Вскоре дверь снова бесшумно открывается и на этот раз в палату заходит мужчина в белом халате.
– Добрый день, Арина, – проходится по мне глазами. – Меня зовут Константин Михайлович, я ваш лечащий врач. Как вы себя чувствуете?
– Н-не знаю. Я ничего не помню, – признаюсь честно.
– Интересно, – доктор проходит вперед и открепляет с кровати небольшую планшетку, листает ее несколько секунд. Я все это время не отвожу от него взгляд. Сама не понимаю, что хочу в нем увидеть. – Вы можете присесть? Мне надо вас осмотреть.
– Конечно.
Доктор помогает мне подняться, проводит какие-то манипуляции с моими глазами, проводит общий осмотр, попутно внося записи в историю болезни. Хмурится, кивает своим мыслям.

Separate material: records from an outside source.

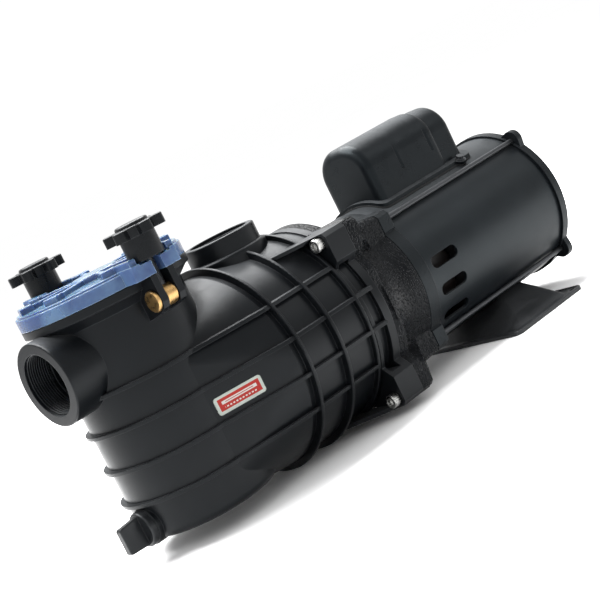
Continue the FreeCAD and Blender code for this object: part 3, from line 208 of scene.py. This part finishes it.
def upward(graph):
    """1 on level tops: where dust settles, and where the lid's top takes its painted light."""
    normal = graph.add("NewGeometry").outputs["Normal"]
    z = graph.add("SeparateXYZ", {0: normal}).outputs["Z"]
    return graph.ramp(z, *LEVEL_RANGE)


def solid_finish(name, color, rough, metal=0.0, drift=0.2, patches=0.09, grain=(1800, 20e-6), pits=None,
                 streaks=None, painted_sparkle=None, edge=0.7e-3, rub_and_highlight=0.35, rub_and_highlight_color=None, dust=0.05, coat=0.0,
                 spec=0.5, tint=FAINTLY_COOL):
    """Rigid surface: colour drift, uneven gloss, fine grain, rounded edges painted paler, partly rubbed and
    partly a painted highlight, and a little dust.

    grain, pits and streaks are (scale, depth); the sparkle is (scale, reach): pale cells painted into a
    casting's colour, a painted highlight.
    """
    graph = Graph(name)
    broad = graph.noise(DRIFT_SCALE, 3)
    patch = graph.noise(PATCH_SCALE, 4, 0.6)
    grain_scale, grain_depth = grain
    fine = graph.noise(grain_scale, 2)
    rounded = graph.rounded(edge)

    shade = graph.mix(graph.ramp(broad, 0.3, 0.7), rgba(color, 1 - drift), rgba(color, 1 + drift))
    # Edges painted paler: partly rubbing, partly a painted highlight on crests
    edge_rub_and_highlight = graph.math("MULTIPLY", edge_mask(graph, rounded), graph.ramp(patch, 0.35, 0.65, 0.3, 1.0))
    edge_rub_and_highlight = graph.math("MULTIPLY", edge_rub_and_highlight, rub_and_highlight)
    shade = graph.mix(edge_rub_and_highlight, shade, rgba(rub_and_highlight_color) if rub_and_highlight_color else rgba(color, RUB_AND_HIGHLIGHT_GAIN))
    drifts = graph.ramp(graph.noise(DUST_SCALE, 5, 0.65), 0.2, 0.8, 0.35, 1.0)
    settled = graph.math("MULTIPLY", graph.math("MULTIPLY", upward(graph), drifts), dust)
    shade = graph.mix(settled, shade, DUST)
    if painted_sparkle:
        scale, reach = painted_sparkle
        # Pale cells painted into the colour as sparkle: a painted highlight on the casting
        painted_sparkle_share = graph.ramp(graph.cells(scale), reach, reach * 0.5)
        painted_sparkle_share = graph.math("MULTIPLY", painted_sparkle_share, graph.ramp(patch, 0.4, 0.6, 0.2, 1.0))
        shade = graph.mix(painted_sparkle_share, shade, PAINTED_GLINT_GREY)

    gloss = graph.ramp(patch, 0.25, 0.75, rough - patches, rough + patches)
    gloss = graph.math("ADD", gloss, graph.math("MULTIPLY", settled, 0.9), clamp=True)
    normal = graph.bump(fine, grain_depth, rounded)
    if pits:
        scale, depth = pits
        hollows = graph.ramp(graph.cells(scale), 0.0, 0.55)
        lumps = graph.math("ADD", hollows, graph.noise(scale * LUMP_SHARE, 4, 0.6))
        normal = graph.bump(lumps, depth, normal)
        gloss = graph.math("ADD", gloss, graph.ramp(hollows, 0.0, 1.0, 0.18, -0.08), clamp=True)
    if streaks:
        scale, depth = streaks
        lines = graph.noise(1.0, 2, 0.5, at=graph.stretched(scale))
        normal = graph.bump(lines, depth, normal)
        gloss = graph.math("ADD", gloss, graph.ramp(lines, 0.3, 0.7, -0.08, 0.08), clamp=True)
    shader = graph.add("BsdfPrincipled", {
        "Base Color": shade, "Roughness": gloss, "Metallic": metal, "Normal": normal,
        "Specular IOR Level": spec, "Specular Tint": rgba(tint),
        "Coat Weight": coat, "Coat Roughness": COAT_ROUGHNESS, "Coat Normal": normal})
    return graph.finish(shader.outputs[0])


LID_SIDE = (0.051, 0.085, 0.196, 1)
# Lighter, greener tint of the lid's top: painted light, as against the sides
LID_TOP_PAINTED_LIGHT = (0.060, 0.133, 0.190, 1)
LID_HAZE = (0.093, 0.160, 0.268, 1)
# Pale tint towards the lid's edges: a painted highlight
LID_EDGE_PAINTED_HIGHLIGHT = (0.32, 0.46, 0.62, 1)
LID_IOR = 1.35
LID_SPEC = 0.3
LID_CLEARNESS = 0.9


def clear_lid_finish():
    """Tinted clear plastic: glassy and milky in patches, with a painted highlight along its edges and painted
    light on its top.
    """
    graph = Graph("lid_clear_blue")
    rounded = graph.rounded(0.9e-3)
    ripple = graph.noise(60, 3)
    haze = graph.noise(24, 4, 0.6)
    normal = graph.bump(ripple, 60e-6, rounded)
    # Painted light: level tops take the lighter tint
    tint = graph.mix(upward(graph), LID_SIDE, LID_TOP_PAINTED_LIGHT)
    tint = graph.mix(graph.ramp(haze, 0.35, 0.7), tint, LID_HAZE)
    # Painted highlight: edges paled towards the edge tint
    tint = graph.mix(graph.math("MULTIPLY", edge_mask(graph, rounded), 0.6), tint, LID_EDGE_PAINTED_HIGHLIGHT)
    gloss = graph.ramp(haze, 0.3, 0.75, 0.16, 0.3)
    shared = {"Base Color": tint, "Roughness": gloss, "IOR": LID_IOR, "Normal": normal,
              "Specular IOR Level": LID_SPEC}
    glassy = graph.add("BsdfPrincipled", {**shared, "Transmission Weight": LID_CLEARNESS})
    milky = graph.add("BsdfPrincipled", {
        **shared, "Subsurface Weight": 0.35, "Subsurface Radius": (2e-3, 4e-3, 8e-3),
        "Subsurface Scale": 1.0})
    share = graph.ramp(haze, 0.2, 0.8, 0.50, 0.68)
    shader = graph.add("MixShader", {0: share, 1: glassy.outputs[0], 2: milky.outputs[0]})
    return graph.finish(shader.outputs[0])


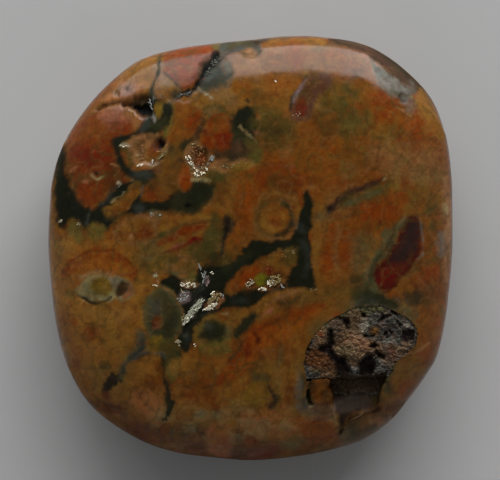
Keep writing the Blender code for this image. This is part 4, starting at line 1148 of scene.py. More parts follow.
def grid_faces(cells, first=0, flipped=False):
    """The grid's quads, anticlockwise from above, or clockwise if flipped."""
    row = cells + 1
    corner = (np.arange(cells)[:, None] * row + np.arange(cells)[None, :]).ravel() + first
    quads = np.stack([corner, corner + 1, corner + row + 1, corner + row], axis=1)
    return quads[:, ::-1] if flipped else quads


def grid_border(cells, first=0):
    """The grid's border vertices in anticlockwise order."""
    row = cells + 1
    k = np.arange(cells)
    sides = [k, cells + k * row, row * row - 1 - k, (cells - k) * row]
    return np.concatenate(sides) + first


def stone_surface(arc, direction):
    """Places in millimetres on the stone, by arc length from the top pole and direction about it."""
    share = np.interp(arc, ARC, ARC_SHARE)
    height = np.interp(arc, ARC, ARC_HEIGHT)
    height = np.where(arc < ARC_WIDEST, np.minimum(height, face_height(share, direction)), height)
    radius = share * outline_radius(direction)
    return np.stack([radius * np.cos(direction), radius * np.sin(direction), height], axis=1)


def grid_normals(places, cells):
    """Unit normals of a grid of places, square to its rows and columns."""
    grid = places.reshape(cells + 1, cells + 1, 3)
    down, across = np.gradient(grid, axis=0), np.gradient(grid, axis=1)
    normal = np.cross(across, down).reshape(-1, 3)
    return normal / np.maximum(np.linalg.norm(normal, axis=1, keepdims=True), 1e-9)


VUG_LOOP = smooth_curve(VUG_RIM, closed=True, steps=6)


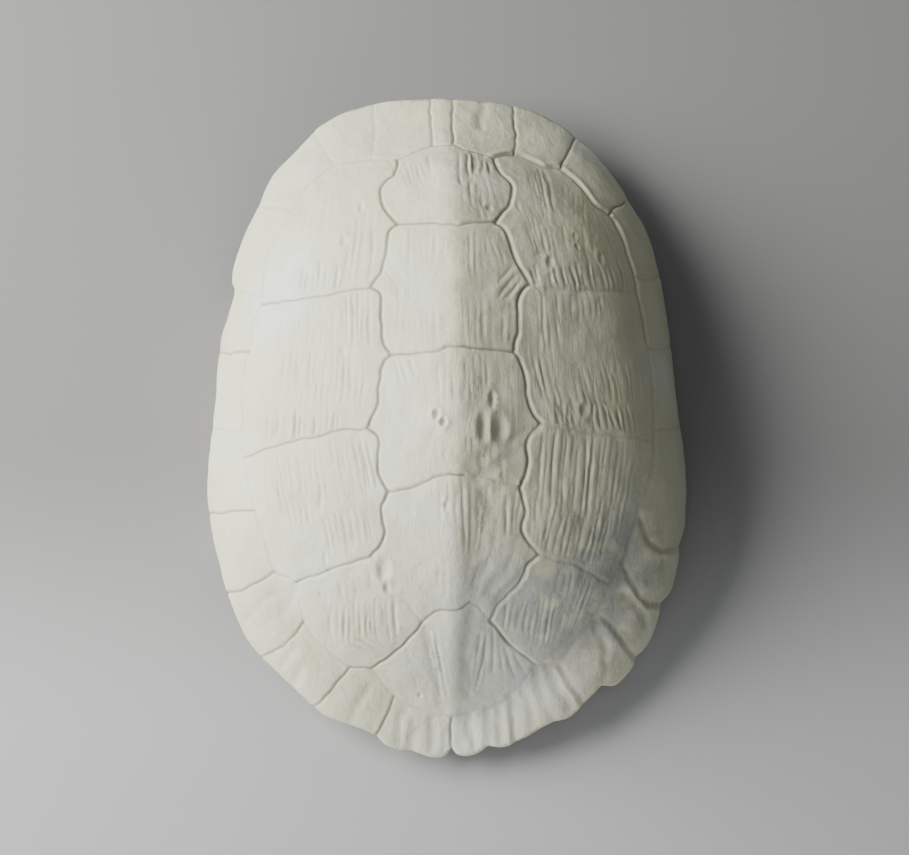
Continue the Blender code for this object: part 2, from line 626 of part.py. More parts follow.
def inner_points(ring):
    """Flat points of the inner mesh: its ring, three rows along the ridge and an even filling."""
    sieve = Sieve()
    sieve.add(ring, 0)
    along = np.arange(-SPINE_REACH, SPINE_REACH + 1, INNER_SPACING)
    for offset in (0.0, 0.8 * SPINE_WIDTH, -0.8 * SPINE_WIDTH, 1.8 * SPINE_WIDTH, -1.8 * SPINE_WIDTH):
        sieve.add(np.column_stack([np.full(len(along), offset), along]), LEAST_GAP)
    grid = hexagon_grid(MAP_REACH, INNER_SPACING)
    sieve.add(inside_ring(grid, ring, 0.4 * INNER_SPACING), FILL_CLEARANCE * INNER_SPACING)
    return np.array(sieve.kept)


def ring_strip(first, second, count):
    """Quads between two rings of points with the given first numbers."""
    quads = []
    for i in range(count):
        after = (i + 1) % count
        quads.append((first + i, first + after, second + after, second + i))
    return quads


def shell_geometry():
    """All vertices of the shell in millimetres, and its faces."""
    dome = FlatMap()
    plan_rim = drawn_rim(RIM_SPACING)
    flat_rim = dome.from_plan(plan_rim)
    groups = (
        (DEEP_SEAMS, DEEP_GROOVE, True),
        (PLAIN_SEAMS, PLAIN_GROOVE, True),
        (FAINT_SEAMS, FAINT_GROOVE, True),
        (CREASES, CREASE_GROOVE, False),
        (fold_lines(), FOLD_GROOVE, False),
    )
    lines = []
    for drawn_lines, groove, drops_edges in groups:
        lines += [(dome.drop(line, SEAM_SPACING), groove, drops_edges) for line in drawn_lines]
    keel = dome.drop(KEEL_LINE, SEAM_SPACING)
    pit_centres = dome.from_plan(drop_on_dome(np.array([centre for centre, _, _ in PITS], float)))
    pits = [(centre, size, depth) for centre, (_, size, depth) in zip(pit_centres, PITS)]

    outer_flat = outer_points(flat_rim, lines, pits)
    height = surface_relief(outer_flat, lines, keel, pits)
    outer = dome.to_dome(outer_flat) + height[:, None] * dome.normals(outer_flat)
    count = len(flat_rim)
    rim = outer[:count]
    bearing = np.arctan2(plan_rim[:, 0], plan_rim[:, 1])
    even_plan = even_radius(bearing)[:, None] * plan_rim / np.linalg.norm(plan_rim, axis=1)[:, None]
    even_rim = dome.from_plan(even_plan)
    rings = under_rings(dome, rim, even_plan, flat_rim, even_rim)
    _, inner_ring = under_dome(dome, flat_rim, even_rim, INNER_RING_DEPTH, WALL)
    inner_flat = inner_points(inner_ring)
    inner = inner_wall(dome, inner_flat, WALL)

    faces = triangles_inside(outer_flat, count)
    start = len(outer)
    previous = 0
    for _ in rings:
        faces += ring_strip(previous, start, count)
        previous, start = start, start + count
    faces += ring_strip(previous, start, count)
    faces += [tuple(start + corner for corner in face[::-1]) for face in triangles_inside(inner_flat, count)]
    vertices = np.vstack([outer, *rings, inner])
    middle = (vertices.min(axis=0) + vertices.max(axis=0)) / 2
    return vertices - (middle[0], middle[1], 0), faces


def bleached_shell():
    """Dull off-white of old, bleached shell."""
    material = bpy.data.materials.new("bleached_shell")
    material.use_nodes = True
    shader = material.node_tree.nodes["Principled BSDF"]
    shader.inputs["Base Color"].default_value = (0.66, 0.64, 0.58, 1.0)
    shader.inputs["Roughness"].default_value = 0.72
    shader.inputs["Metallic"].default_value = 0.0
    return material


def build_shell():
    vertices, faces = shell_geometry()
    mesh = bpy.data.meshes.new("carapace")
    mesh.from_pydata((vertices * METRES_PER_MM).tolist(), [], faces)
    work = bmesh.new()
    work.from_mesh(mesh)
    bmesh.ops.recalc_face_normals(work, faces=work.faces)
    work.to_mesh(mesh)
    work.free()
    mesh.shade_smooth()
    mesh.materials.append(bleached_shell())
    shell = bpy.data.objects.new("carapace", mesh)
    bpy.context.scene.collection.objects.link(shell)
    return shell


for old in list(bpy.data.objects):
    bpy.data.objects.remove(old, do_unlink=True)
build_shell()
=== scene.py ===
# %% [markdown]
# # A bleached river turtle shell
#
# This notebook builds the looks of one thing: the top shell of a river turtle, dry and bleached, lying dome
# up on the two edges where it was sawn from the lower shell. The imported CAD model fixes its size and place.
#
# A real carapace is one dome of fused ribs and backbone under a skin of horn plates. Five plates run down
# the middle, four lie over the ribs on each side, and a ring of small ones makes the rim. What the eye reads
# is, from large to small: the oval with its notched rear rim, the long dome, the seams between plates, the
# growth folds that each plate kept from its younger edges, a few bite and worm pits, and a chalky grain.
# The cells below follow that order. All of it is geometry down to about a millimetre, and only the chalk
# grain and its fine streaks are left to the material.

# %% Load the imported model
import math

import bmesh
import bpy
import numpy as np
from mathutils import Matrix, Vector
from mathutils.geometry import delaunay_2d_cdt


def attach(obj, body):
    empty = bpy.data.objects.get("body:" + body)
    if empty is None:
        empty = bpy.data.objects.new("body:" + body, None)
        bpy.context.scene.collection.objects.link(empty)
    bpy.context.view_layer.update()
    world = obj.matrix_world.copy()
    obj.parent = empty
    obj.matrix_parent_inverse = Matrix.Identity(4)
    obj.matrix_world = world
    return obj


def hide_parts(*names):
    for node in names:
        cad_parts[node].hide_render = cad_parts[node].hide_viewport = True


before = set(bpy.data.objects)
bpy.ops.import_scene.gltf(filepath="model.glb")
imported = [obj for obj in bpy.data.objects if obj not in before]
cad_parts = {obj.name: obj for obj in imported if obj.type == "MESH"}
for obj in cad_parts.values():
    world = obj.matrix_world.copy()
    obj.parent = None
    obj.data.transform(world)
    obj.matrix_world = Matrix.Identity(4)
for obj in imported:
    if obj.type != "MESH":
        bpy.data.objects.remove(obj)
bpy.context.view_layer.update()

# %% [markdown]
# ## Real sizes
#
# The dome, the rim and the sawn edges have the same driving dimensions as the CAD model, in millimetres, so
# that the detailed shell fills the same box, but for a fraction of a millimetre of relief. The dome's height
# is written as three profiles from the apex to the rim, one each for the neck, the sides and the tail. A
# turtle's shell climbs steeply from the neck, is fullest over the ribs, and flares out flat over the tail,
# which one formula for an ellipsoid can't give.

# %% Real sizes
# The dome
APEX_HEIGHT = 88.0
HALF_LENGTH = 135.0
HALF_WIDTH = 97.0
WALL = 5.0
RIM_HEIGHTS = ((0, 29), (20, 24), (38, 18), (62, 14.5), (90, 14), (118, 15), (142, 16), (164, 12), (180, 10))
# Each profile pairs the share of the way to the rim with the share of the height that is left there.
FRONT_PROFILE = ((0, 1), (0.13, 0.986), (0.35, 0.91), (0.54, 0.785), (0.7, 0.57), (0.823, 0.28), (1, 0))
SIDE_PROFILE = (
    (0, 1), (0.17, 0.98), (0.33, 0.927), (0.5, 0.832), (0.67, 0.7), (0.76, 0.6), (0.92, 0.3), (1, 0),
)
REAR_PROFILE = (
    (0, 1), (0.12, 0.98), (0.25, 0.91), (0.45, 0.76), (0.61, 0.57), (0.75, 0.33), (0.87, 0.11), (1, 0),
)
REAR_REACH = 1.4
RIM_HARMONICS = 9

# The dome is a little roofed: it falls away on both sides of the keel, which is rounded on top.
ROOF_SLOPE = 0.3
ROOF_DROP = 6.0
ROOF_ROUND = 6.0
ROOF_MIDDLE = -1.5

# The sawn bridges that the shell rests on
FOOT_REAR, FOOT_FRONT = -46.0, 48.0
FOOT_FADE = 22.0
FOOT_INSET = 5.5
FOOT_WIDTH = 5.0
FOOT_INNER_HEIGHT = 12.0
BRIDGE_EDGE = 2.2
BRIDGE_WAIST = 3.6
BRIDGE_WAIST_SHARE = 0.45

# The rim's edge, and how far in and how deep each ring of its underside lies
EDGE_ROUND = 1.0
LIP_EDGE = 1.8
LIP_RINGS = ((3.0, 3.8), (8.0, 5.4), (12.0, 5.8), (14.0, 5.5))

# The ridge of backbone under the dome
SPINE_HEIGHT = 5.0
SPINE_WIDTH = 6.0
SPINE_REACH = 92.0

# The sheet and its line of sight
DRAWING_UNIT = 0.405
DRAWING_CENTRE = np.array((447.0, 427.0))
SIGHT_LEAN_TO_TAIL = math.radians(12.0)
SIGHT_LEAN_TO_LEFT = math.radians(4.0)
SIGHT_DISTANCE = 1000.0
SIGHT_CENTRE = np.array((0.0, 0.0, 20.0))

# How far in from the rim the hollow's own mesh begins, and the reach of the grids that fill the flat map
INNER_RING_DEPTH = 16.0
MAP_REACH = 190.0

# %% [markdown]
# ## The drawing
#
# What follows is drawn in units of 0.405 mm on a sheet square to the line of sight, x to the right and y
# down. The rim is a row of arcs that meet at its notches. Each seam is a few points that a smooth curve goes
# through, with the scallops that the seams between the middle row and the ribs' plates have. Deep, plain
# and faint seams differ in how worn they are.

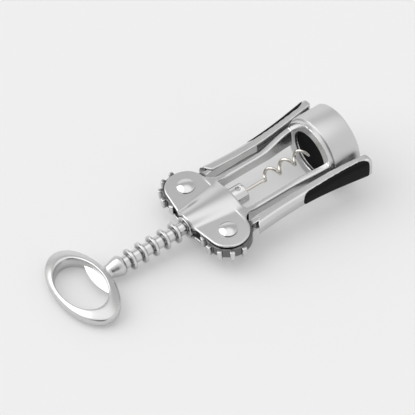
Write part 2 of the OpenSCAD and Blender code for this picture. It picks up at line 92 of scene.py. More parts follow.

– Вы сказали, что ничего не помните.
– Не совсем, – пытаюсь разобраться в своей голове. – Я помню, как меня зовут и, что я лежала в больнице после аварии. У меня была амнезия.
– Так.
– Я не помню свою жизнь до аварии. А еще не помню, как я здесь оказалась, – голос срывается на жалобный хрип. – Совсем.
– Это пройдет, – он ободряюще улыбается. – С вашей травмой это вполне нормально. Со временем память восстановится, все придет в норму. А на счет того, как вы сюда попали… Я думаю, вам лучше поговорить об этом со своим женихом. Ведь это он вас привез, еще и всю клинику на уши поставил. Сам испугался и нас всех напугал.